____ Data

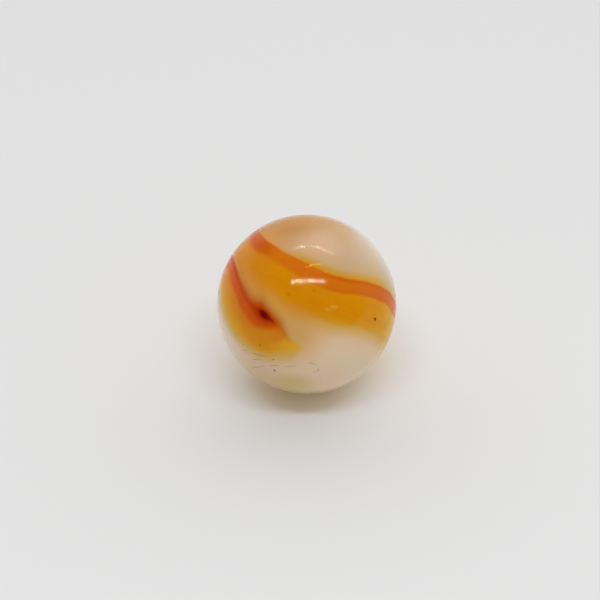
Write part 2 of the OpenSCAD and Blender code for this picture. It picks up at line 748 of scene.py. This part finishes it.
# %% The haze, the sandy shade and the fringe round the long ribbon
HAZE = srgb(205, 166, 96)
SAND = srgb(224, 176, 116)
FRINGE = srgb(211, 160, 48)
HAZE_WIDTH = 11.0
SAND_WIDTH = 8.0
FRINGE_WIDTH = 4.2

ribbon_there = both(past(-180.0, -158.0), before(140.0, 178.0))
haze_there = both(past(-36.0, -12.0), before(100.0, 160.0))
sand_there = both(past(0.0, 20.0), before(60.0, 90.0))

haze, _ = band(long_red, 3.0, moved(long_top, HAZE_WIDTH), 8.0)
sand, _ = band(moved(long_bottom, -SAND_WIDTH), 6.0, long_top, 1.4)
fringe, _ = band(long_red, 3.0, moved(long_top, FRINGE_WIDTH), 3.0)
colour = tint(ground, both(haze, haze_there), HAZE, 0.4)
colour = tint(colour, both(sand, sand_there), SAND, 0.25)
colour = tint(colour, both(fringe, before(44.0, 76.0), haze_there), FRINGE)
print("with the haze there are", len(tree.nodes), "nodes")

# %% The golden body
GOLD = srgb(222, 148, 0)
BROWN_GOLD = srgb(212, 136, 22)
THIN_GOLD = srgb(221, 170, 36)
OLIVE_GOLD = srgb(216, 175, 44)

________

**Work to do**
Quote each line of the data above exactly as written.

**Expected answer**
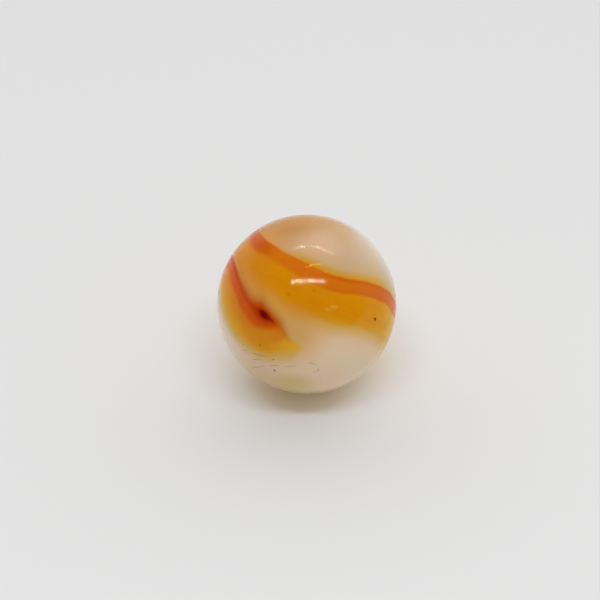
Write part 2 of the OpenSCAD and Blender code for this picture. It picks up at line 748 of scene.py. This part finishes it.
# %% The haze, the sandy shade and the fringe round the long ribbon
HAZE = srgb(205, 166, 96)
SAND = srgb(224, 176, 116)
FRINGE = srgb(211, 160, 48)
HAZE_WIDTH = 11.0
SAND_WIDTH = 8.0
FRINGE_WIDTH = 4.2

ribbon_there = both(past(-180.0, -158.0), before(140.0, 178.0))
haze_there = both(past(-36.0, -12.0), before(100.0, 160.0))
sand_there = both(past(0.0, 20.0), before(60.0, 90.0))

haze, _ = band(long_red, 3.0, moved(long_top, HAZE_WIDTH), 8.0)
sand, _ = band(moved(long_bottom, -SAND_WIDTH), 6.0, long_top, 1.4)
fringe, _ = band(long_red, 3.0, moved(long_top, FRINGE_WIDTH), 3.0)
colour = tint(ground, both(haze, haze_there), HAZE, 0.4)
colour = tint(colour, both(sand, sand_there), SAND, 0.25)
colour = tint(colour, both(fringe, before(44.0, 76.0), haze_there), FRINGE)
print("with the haze there are", len(tree.nodes), "nodes")

# %% The golden body
GOLD = srgb(222, 148, 0)
BROWN_GOLD = srgb(212, 136, 22)
THIN_GOLD = srgb(221, 170, 36)
OLIVE_GOLD = srgb(216, 175, 44)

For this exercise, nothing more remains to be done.